Hazel likes Dexter to chat to 'during the week'? What about at weekends? Oh, stop going on, Dan. Why is he slagging Callum to Daley, Daley's friends with Callum!
Does Sam have an OPINION on anything? All I see is people talking to him when he just sits there. He's worse than Sophie, at least she used the word 'agg'.
Is Dexter stupid or something?! Stop telling people to nominate Wolfy! You're not on BBUS.
My boyfriend just said to me that 'Dexter is like Jesus' but the rest of the sentence made no sense.
Wolfy has been wearing that same jumper all week; I hope she's got some Febreeze on the go. Wolfy is a 'peaceful person who avoids confrontation'. OK, then. *backs away*
Dan, stop going on at everyone! You're going to get nominated every week at this rate. Just shut your mouth for a week. I'm surprised he doesn't start every conversation by reading people people their Miranda rights.
Even the twins are pissed off with Wolfy's arrogance! Yes. This is good news. They're mad cos they think they're the favourites. Get her out.

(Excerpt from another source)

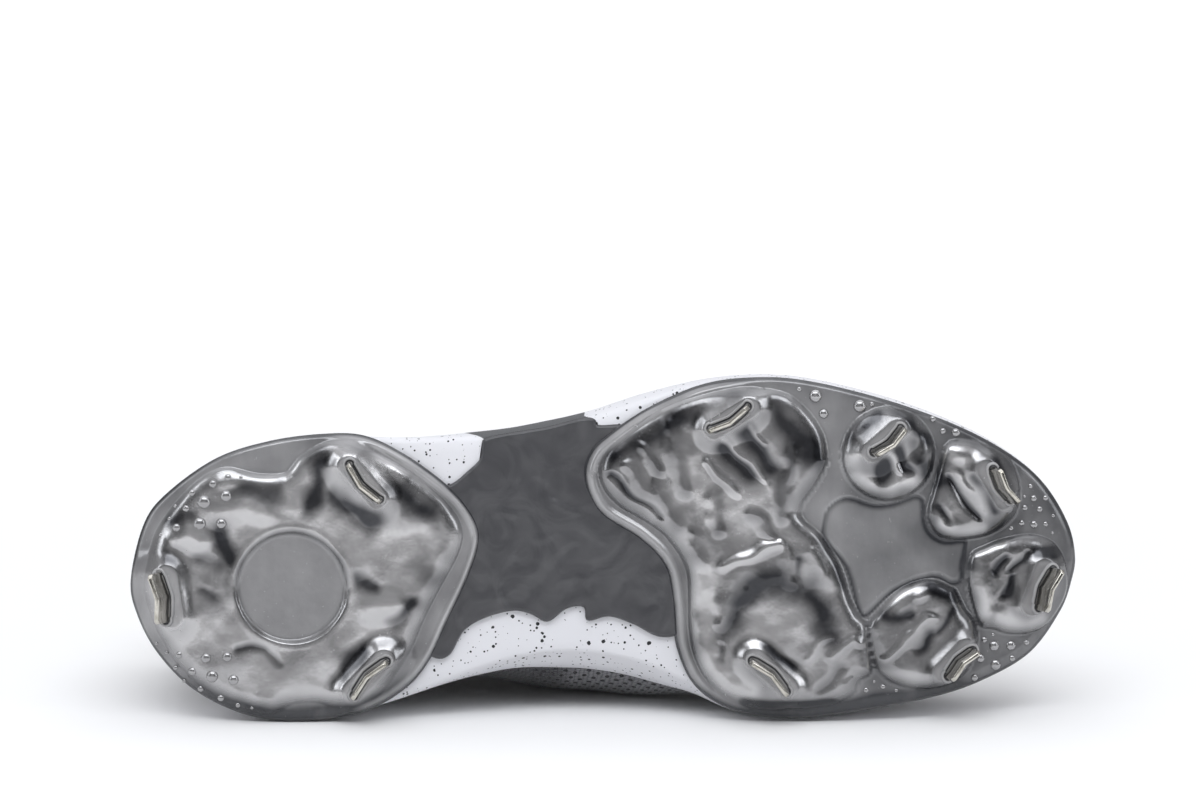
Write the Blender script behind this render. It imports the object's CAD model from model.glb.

Callum and Charlie are professional sticky beaks! Let Daley dig his own grave! Why are they bothered? I don't think Sam wants to get involved. Leave him out of it. Callum is just trying to take the heat off himself, in my opinion.
Callum, stop crawling to Dexter, you put him on the block to his face. I'm glad Dexter's not accepting it. 'Backed you the whole way'?! Hardly! Callum: 'I appreciate your honesty.' I love Dexter calling Callum awkward. Dexter has every right to be mad with Callum, he nominated him face to face. Seriously, what does Callum want from him? Dexter's got some balls to say that to him and not just go 'it's alright.'  I'd blatantly just go 'oh alright then.'
Daley: 'me and Hazel are close and it runs deep.' But there's 'still hope with the girlfriend'. Is there indeed?! Why is he explaining himself to Charlie, it's got nothing to do with her anyway.
Everyone seems a little drunk to me! 'I know you wouldn't do anything in here.' Are you sure? Detective Dan is on the case. 'there's a little bit of attraction there.' Well done, Dan, you've cracked it. Time to go harass someone else.